* AIM OF THE EXERCISE *
Copy out the line that contains "What OpenSCAD source", the line that contains "extension = 80; // [60:5:80]", and every line between them, exactly, and nothing else.

* DATA *
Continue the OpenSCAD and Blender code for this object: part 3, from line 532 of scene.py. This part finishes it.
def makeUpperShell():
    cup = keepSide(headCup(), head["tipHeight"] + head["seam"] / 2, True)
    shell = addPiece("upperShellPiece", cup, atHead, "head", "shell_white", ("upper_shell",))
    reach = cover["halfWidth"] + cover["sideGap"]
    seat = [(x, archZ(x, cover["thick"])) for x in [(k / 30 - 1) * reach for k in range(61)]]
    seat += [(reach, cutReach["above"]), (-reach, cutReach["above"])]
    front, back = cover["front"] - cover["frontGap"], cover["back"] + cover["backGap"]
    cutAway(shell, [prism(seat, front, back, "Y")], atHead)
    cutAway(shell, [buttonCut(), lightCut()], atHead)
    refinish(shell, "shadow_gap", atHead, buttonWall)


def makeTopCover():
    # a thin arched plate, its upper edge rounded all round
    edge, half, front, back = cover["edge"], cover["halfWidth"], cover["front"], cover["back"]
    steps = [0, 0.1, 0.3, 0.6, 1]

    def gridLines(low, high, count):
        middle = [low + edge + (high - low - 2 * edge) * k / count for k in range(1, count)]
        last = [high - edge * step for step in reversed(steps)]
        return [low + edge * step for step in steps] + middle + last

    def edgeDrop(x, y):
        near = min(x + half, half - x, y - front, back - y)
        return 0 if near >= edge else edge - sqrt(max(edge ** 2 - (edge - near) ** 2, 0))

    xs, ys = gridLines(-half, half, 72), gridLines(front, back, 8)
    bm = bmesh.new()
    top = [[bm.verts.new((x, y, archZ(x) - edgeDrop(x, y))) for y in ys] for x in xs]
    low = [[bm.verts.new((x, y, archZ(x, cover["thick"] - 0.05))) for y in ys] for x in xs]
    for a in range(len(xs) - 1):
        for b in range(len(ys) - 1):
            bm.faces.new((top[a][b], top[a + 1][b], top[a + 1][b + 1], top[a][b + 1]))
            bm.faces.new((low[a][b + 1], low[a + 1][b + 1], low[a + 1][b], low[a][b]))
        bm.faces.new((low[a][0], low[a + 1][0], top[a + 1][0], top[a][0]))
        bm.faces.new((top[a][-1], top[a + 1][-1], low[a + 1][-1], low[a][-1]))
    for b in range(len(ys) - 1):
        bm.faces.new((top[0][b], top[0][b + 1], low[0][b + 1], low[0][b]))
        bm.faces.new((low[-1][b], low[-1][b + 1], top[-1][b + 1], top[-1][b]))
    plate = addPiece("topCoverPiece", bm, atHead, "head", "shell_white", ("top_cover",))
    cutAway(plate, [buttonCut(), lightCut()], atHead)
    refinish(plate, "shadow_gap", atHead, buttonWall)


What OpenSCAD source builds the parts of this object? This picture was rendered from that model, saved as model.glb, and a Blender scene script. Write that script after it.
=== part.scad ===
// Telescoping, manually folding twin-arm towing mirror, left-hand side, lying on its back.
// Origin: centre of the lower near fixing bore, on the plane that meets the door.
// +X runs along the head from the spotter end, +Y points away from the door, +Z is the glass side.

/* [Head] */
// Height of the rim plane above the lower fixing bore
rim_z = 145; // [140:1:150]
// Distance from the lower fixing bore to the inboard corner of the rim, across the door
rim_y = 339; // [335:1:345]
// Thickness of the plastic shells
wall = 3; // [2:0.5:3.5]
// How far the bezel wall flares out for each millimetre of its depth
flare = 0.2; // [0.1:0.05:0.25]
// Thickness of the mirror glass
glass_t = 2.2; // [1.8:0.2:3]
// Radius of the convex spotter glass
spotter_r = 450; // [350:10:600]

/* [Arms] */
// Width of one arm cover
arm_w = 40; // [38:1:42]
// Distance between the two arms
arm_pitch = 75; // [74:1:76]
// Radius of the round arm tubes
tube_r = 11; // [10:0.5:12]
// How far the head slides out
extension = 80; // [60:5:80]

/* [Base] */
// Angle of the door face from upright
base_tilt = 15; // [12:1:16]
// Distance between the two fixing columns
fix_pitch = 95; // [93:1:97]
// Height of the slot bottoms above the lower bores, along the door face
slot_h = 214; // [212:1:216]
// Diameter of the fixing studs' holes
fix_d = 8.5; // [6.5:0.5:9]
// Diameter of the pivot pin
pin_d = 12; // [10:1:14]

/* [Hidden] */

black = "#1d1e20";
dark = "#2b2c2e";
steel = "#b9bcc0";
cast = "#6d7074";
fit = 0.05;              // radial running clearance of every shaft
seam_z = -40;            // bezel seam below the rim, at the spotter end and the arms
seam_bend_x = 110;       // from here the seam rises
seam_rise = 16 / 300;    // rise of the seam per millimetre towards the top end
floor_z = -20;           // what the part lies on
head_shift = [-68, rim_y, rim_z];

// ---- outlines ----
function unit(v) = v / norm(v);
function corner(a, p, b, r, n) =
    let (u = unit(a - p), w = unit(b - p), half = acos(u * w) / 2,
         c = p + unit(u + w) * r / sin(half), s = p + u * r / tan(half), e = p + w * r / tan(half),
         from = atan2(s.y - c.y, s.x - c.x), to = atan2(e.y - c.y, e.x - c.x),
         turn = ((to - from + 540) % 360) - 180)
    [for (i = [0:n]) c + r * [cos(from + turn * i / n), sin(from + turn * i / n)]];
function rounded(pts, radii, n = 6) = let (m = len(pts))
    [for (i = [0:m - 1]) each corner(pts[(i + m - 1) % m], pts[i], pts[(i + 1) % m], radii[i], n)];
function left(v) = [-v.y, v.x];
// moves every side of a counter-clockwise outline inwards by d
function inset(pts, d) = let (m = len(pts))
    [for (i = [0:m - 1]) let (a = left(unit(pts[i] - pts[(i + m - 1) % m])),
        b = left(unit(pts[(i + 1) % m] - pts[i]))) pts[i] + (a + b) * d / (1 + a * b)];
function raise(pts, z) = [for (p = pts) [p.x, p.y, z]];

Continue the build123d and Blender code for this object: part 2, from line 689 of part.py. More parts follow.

* THE RESULT *
What OpenSCAD source builds the parts of this object? This picture was rendered from that model, saved as model.glb, and a Blender scene script. Write that script after it.
=== part.scad ===
// Telescoping, manually folding twin-arm towing mirror, left-hand side, lying on its back.
// Origin: centre of the lower near fixing bore, on the plane that meets the door.
// +X runs along the head from the spotter end, +Y points away from the door, +Z is the glass side.

/* [Head] */
// Height of the rim plane above the lower fixing bore
rim_z = 145; // [140:1:150]
// Distance from the lower fixing bore to the inboard corner of the rim, across the door
rim_y = 339; // [335:1:345]
// Thickness of the plastic shells
wall = 3; // [2:0.5:3.5]
// How far the bezel wall flares out for each millimetre of its depth
flare = 0.2; // [0.1:0.05:0.25]
// Thickness of the mirror glass
glass_t = 2.2; // [1.8:0.2:3]
// Radius of the convex spotter glass
spotter_r = 450; // [350:10:600]

/* [Arms] */
// Width of one arm cover
arm_w = 40; // [38:1:42]
// Distance between the two arms
arm_pitch = 75; // [74:1:76]
// Radius of the round arm tubes
tube_r = 11; // [10:0.5:12]
// How far the head slides out
extension = 80; // [60:5:80]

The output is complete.